In diesem Fall ging die Sache allerdings dennoch nicht gut aus. Um die für die Flüchtlinge wichtige Verbindung zu Athene zu halten, banden sie einen Wollfaden um das Standbild der Göttin und verließen erst den Tempel, als sie sich zum Ort des Gerichtsverfahrens begeben mussten. Doch auf dem Weg dorthin riss der Faden, was der aufgeputschte Mob als Zeichen dafür wertete, Athene hätte den Flüchtlingen ihre Gunst entzogen. So berichtet Plutarch wurden die Flüchtlinge gesteinigt bzw. „abgeschlachtet“. Dies ging als „kylonischer Frevel“ in die Geschichte ein.
Es gibt aber auch Belege für lange Aufenthalte – so verbrachte der Spartaner Pleistoanax 19 Jahre in einem dem Göttervater Zeus geweihten Heiligtum.
Aber auch damals gab es bereits den Missbrauch des Asyls, denn auch Sklaven und sogar Verbrecher – selbst Mörder – waren nach damaligem Recht erst einmal schutzwürdig und konnten auf ein ordentliches Verfahren und damit auch auf eine Verbesserung ihrer Situation hoffen. In manchen dieser so genutzten Heiligtümer konnten offenbar mehrere Hundert Schutzsuchende mit ihrer Habe – darunter sogar Viehherden – unterkommen. Es gab feste Quartiere und Brunnenanlagen zur Wasserversorgung.
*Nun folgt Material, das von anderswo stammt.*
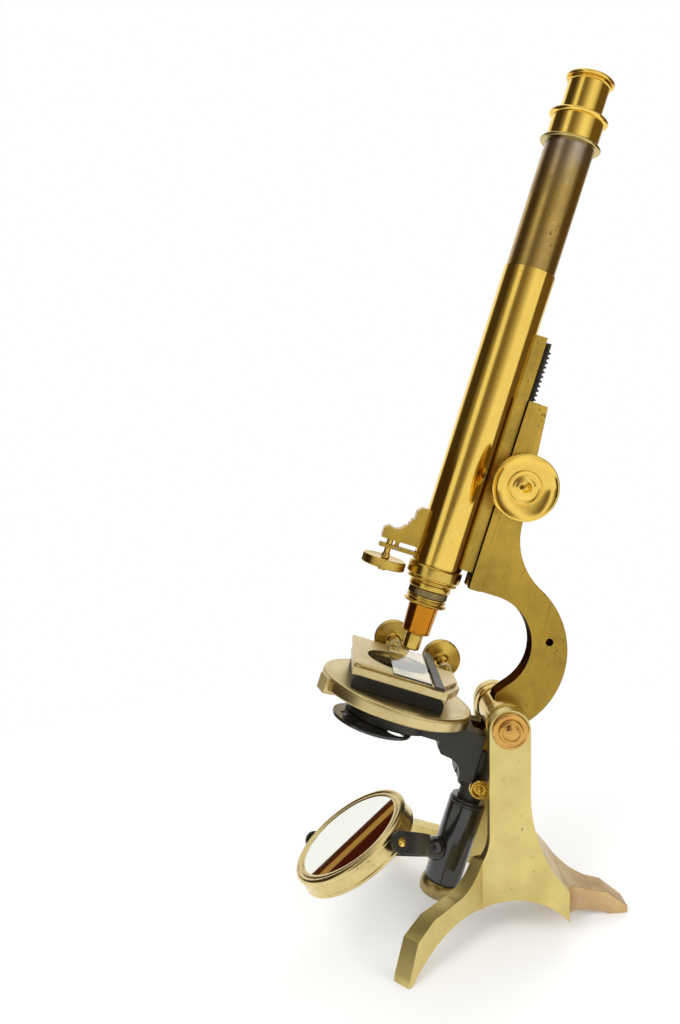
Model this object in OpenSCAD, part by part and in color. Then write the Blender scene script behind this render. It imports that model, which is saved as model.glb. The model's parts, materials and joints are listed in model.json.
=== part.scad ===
/* [Stand] */
// Lean of the body from upright in the pose shown, degrees
incline = 17.9; // [5:0.1:30]
// Height of the trunnion axis above the table
trunnion_h = 138.4; // [132:0.2:160]
// Thickness of each upright plate
upright_t = 9.2; // [6:0.1:12]
// Clear width between the two uprights
upright_gap = 53.2; // [50:0.2:64]
// Width of an upright across its flat front
upright_w = 26.8; // [24:0.2:32]
// Angle at which the front toes are bent outwards, degrees
toe_splay = 46; // [35:1:55]
// Length of a front toe from its bend to its tip
toe_len = 75.5; // [60:0.5:90]
// Thickness of a front toe at its tip
toe_tip_t = 12.4; // [9.5:0.1:15]
// Reach of the rear foot behind the trunnion axis
rear_reach = 85.3; // [75:0.1:100]
// Width of the rear foot at its tip
rear_tip_w = 17; // [14:0.5:24]
// Radius of the trunnion pin
trunnion_r = 5; // [3.5:0.1:6]
// Radius of the lacquered trunnion caps
cap_r = 11.9; // [9:0.1:12.8]

/* [Limb] */
// Distance from the optical axis back to the trunnion axis
pivot_back = 72.3; // [68:0.1:80]
// Height of the top of the limb above the trunnion
limb_top = 205.4; // [190:0.2:225]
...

Aus dem griechischen Begriff „asylia“ leitete sich später das lateinische „asylum“ für den Zufluchtsort ab, welches dem modernen Wort für „Asyl“ zugrunde liegt. Denn auch die Römer respektierten das griechische „asylia“, nachdem sie Griechenland im 2. Jh. v. Chr. besetzt hatten – allerdings nur, wenn keine politischen oder militärischen Nachteile zu erwarten waren. Beispielhaft für solchen Frevel war der römische Feldherr Sulla, der 87/86 v. Chr. rücksichtslos die Tempelschätze Griechenlands raubte, um die Kriegskosten des Feldzugs gegen den König von Pontos, Mithridates, zu finanzieren. – Die Tempel dienten auch als Orte, in denen privates Vermögen und auch die öffentlichen Kassen gelagert wurden. – Als Sullas Truppen Athen in einem wahren Blutrausch erobert hatten und auch den Alleinherrscher der Stadt töteten, der in den Tempel geflüchtet war, war der Frevel perfekt. Als Sulla danach erkrankte, galt dies als Strafe der Götter für diesen Frevel.
In Rom galt erst ein Tempel des vergöttlichten Cäsar als Zuflucht für Schutzsuchende, der nach dem gewaltsamen Tod des Diktators errichtet wurde. Doch den Chronisten zufolge war der Eingang zu diesem Tempel fest verriegelt, damit niemand hinein kam.
In der römischen Kaiserzeit boten dann auch Bildnisse und Statuen der Kaiser Schutz vor Verfolgung. Allerdings galt es – anders als in Griechenland – nicht als Frevel gegen die Götter, sondern als Majestätsverbrechen, das strafrechtlich verfolgt wurde. Und auch hier gab es Auswüchse. So berichtet der Römer Tacitus, Menschen hätten andere beschimpft – sogar Sklaven ihren Herren – und sogleich eine Kaiserstatue berührt, um vor einer Bestrafung sicher zu sein.

Auch die Christen gewährten Verfolgten Schutz in ihren Kirchen – hier aber weniger aufgrund der Unantastbarkeit eines heiligen Ortes, sondern aufgrund der christlichen Ethik der Nächstenliebe. Dieses Recht der Kirchen, Asyl zu gewähren, wurde von den christlichen Kaisern der Spätantike anerkannt und durch Erlasse geregelt. Das Asyl wurde auch auf Gebäude, Gärten u. a. Plätze ausgeweitet, die sich auf dem Gelände der Kirche befanden, doch anders als im antiken Griechenland durften etwa Mörder oder auch Staatsschuldner kein Asyl erhalten. In letzterem Fall hätte der Bischof für dessen Schulden aufkommen müssen.

Das Kirchenasyl wird noch heute von den christlichen Kirchen gewährt. Es existiert heute neben den inzwischen staatlich geregelten und international geltenden Bestimmungen des Asylrechts.